Exercise aim: Would you restate all the data that follows, word for word?

Source data:
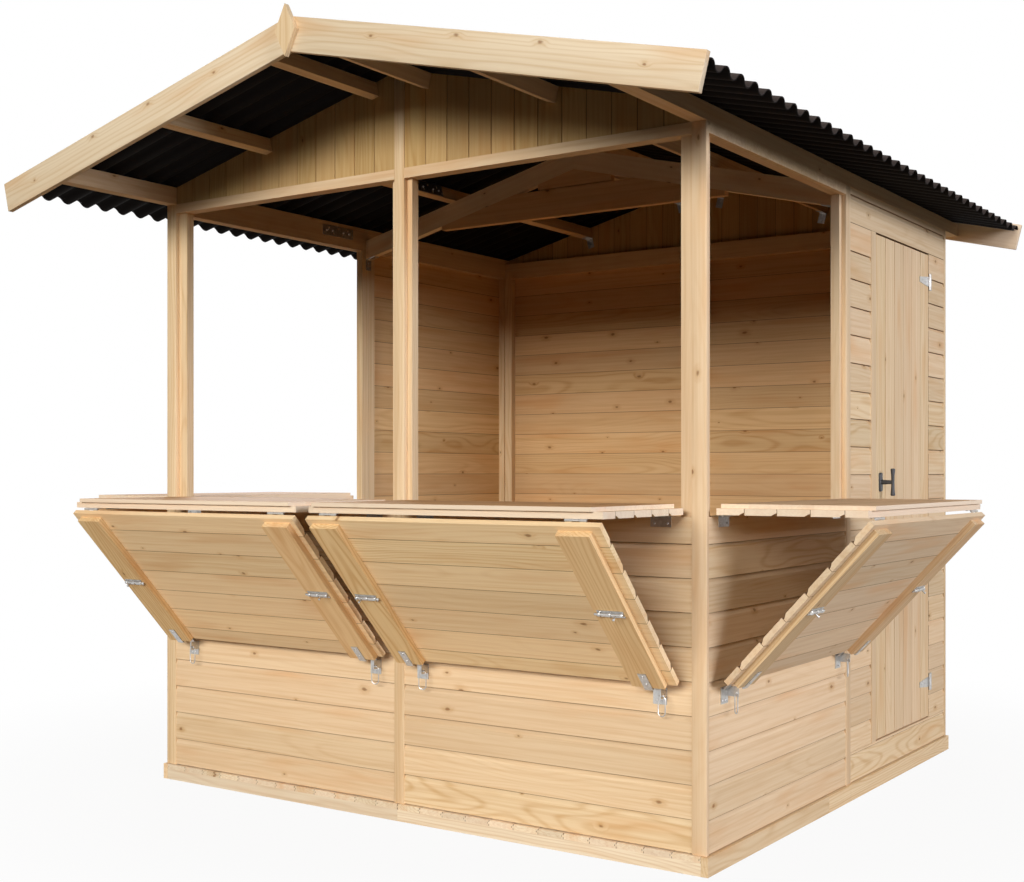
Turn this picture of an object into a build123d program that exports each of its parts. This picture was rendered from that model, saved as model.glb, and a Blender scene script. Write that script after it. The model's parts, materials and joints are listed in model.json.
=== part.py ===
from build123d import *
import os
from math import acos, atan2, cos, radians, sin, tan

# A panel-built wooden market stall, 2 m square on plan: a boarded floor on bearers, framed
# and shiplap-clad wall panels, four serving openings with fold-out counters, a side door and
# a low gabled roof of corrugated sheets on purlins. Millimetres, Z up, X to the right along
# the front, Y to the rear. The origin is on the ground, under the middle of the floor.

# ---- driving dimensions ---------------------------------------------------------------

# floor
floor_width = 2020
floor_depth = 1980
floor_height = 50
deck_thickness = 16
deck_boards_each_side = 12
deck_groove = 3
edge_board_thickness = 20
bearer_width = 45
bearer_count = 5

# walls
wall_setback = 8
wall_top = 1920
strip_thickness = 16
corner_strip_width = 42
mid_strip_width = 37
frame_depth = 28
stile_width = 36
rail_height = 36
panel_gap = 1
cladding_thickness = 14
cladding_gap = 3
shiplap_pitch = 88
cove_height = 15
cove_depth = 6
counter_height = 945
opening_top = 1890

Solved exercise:
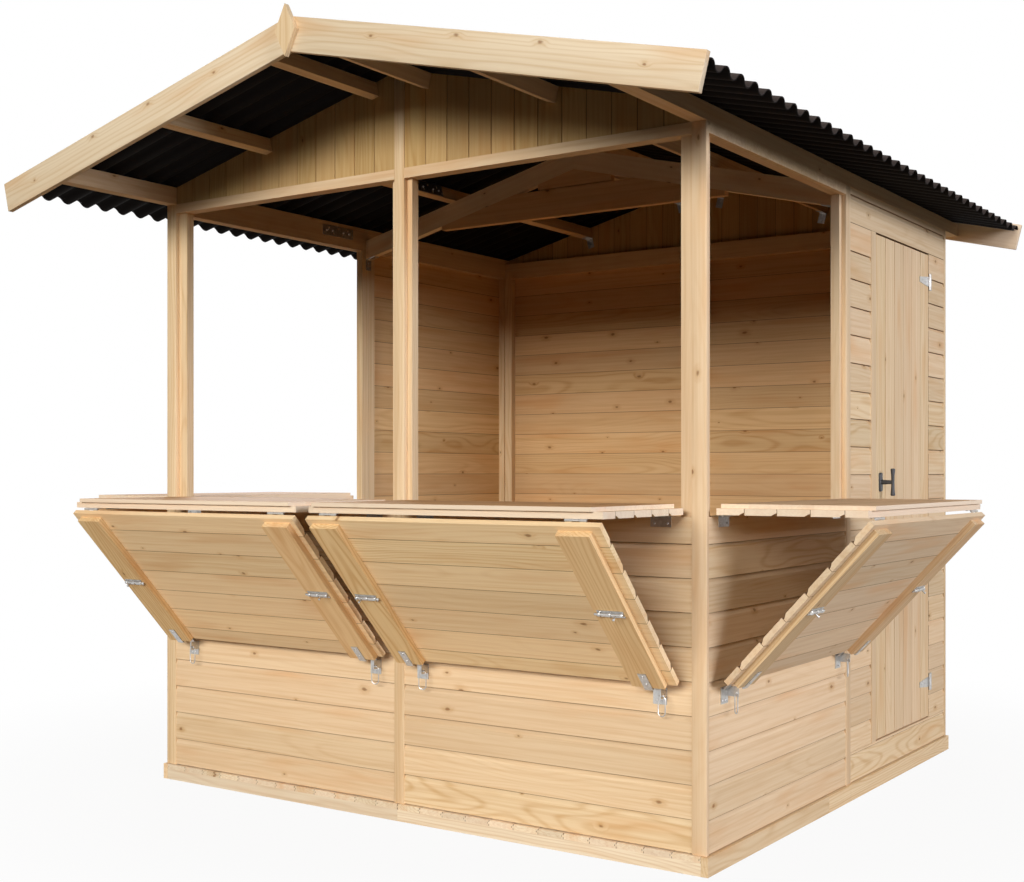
Turn this picture of an object into a build123d program that exports each of its parts. This picture was rendered from that model, saved as model.glb, and a Blender scene script. Write that script after it. The model's parts, materials and joints are listed in model.json.
=== part.py ===
from build123d import *
import os
from math import acos, atan2, cos, radians, sin, tan

# A panel-built wooden market stall, 2 m square on plan: a boarded floor on bearers, framed
# and shiplap-clad wall panels, four serving openings with fold-out counters, a side door and
# a low gabled roof of corrugated sheets on purlins. Millimetres, Z up, X to the right along
# the front, Y to the rear. The origin is on the ground, under the middle of the floor.

# ---- driving dimensions ---------------------------------------------------------------

# floor
floor_width = 2020
floor_depth = 1980
floor_height = 50
deck_thickness = 16
deck_boards_each_side = 12
deck_groove = 3
edge_board_thickness = 20
bearer_width = 45
bearer_count = 5

# walls
wall_setback = 8
wall_top = 1920
strip_thickness = 16
corner_strip_width = 42
mid_strip_width = 37
frame_depth = 28
stile_width = 36
rail_height = 36
panel_gap = 1
cladding_thickness = 14
cladding_gap = 3
shiplap_pitch = 88
cove_height = 15
cove_depth = 6
counter_height = 945
opening_top = 1890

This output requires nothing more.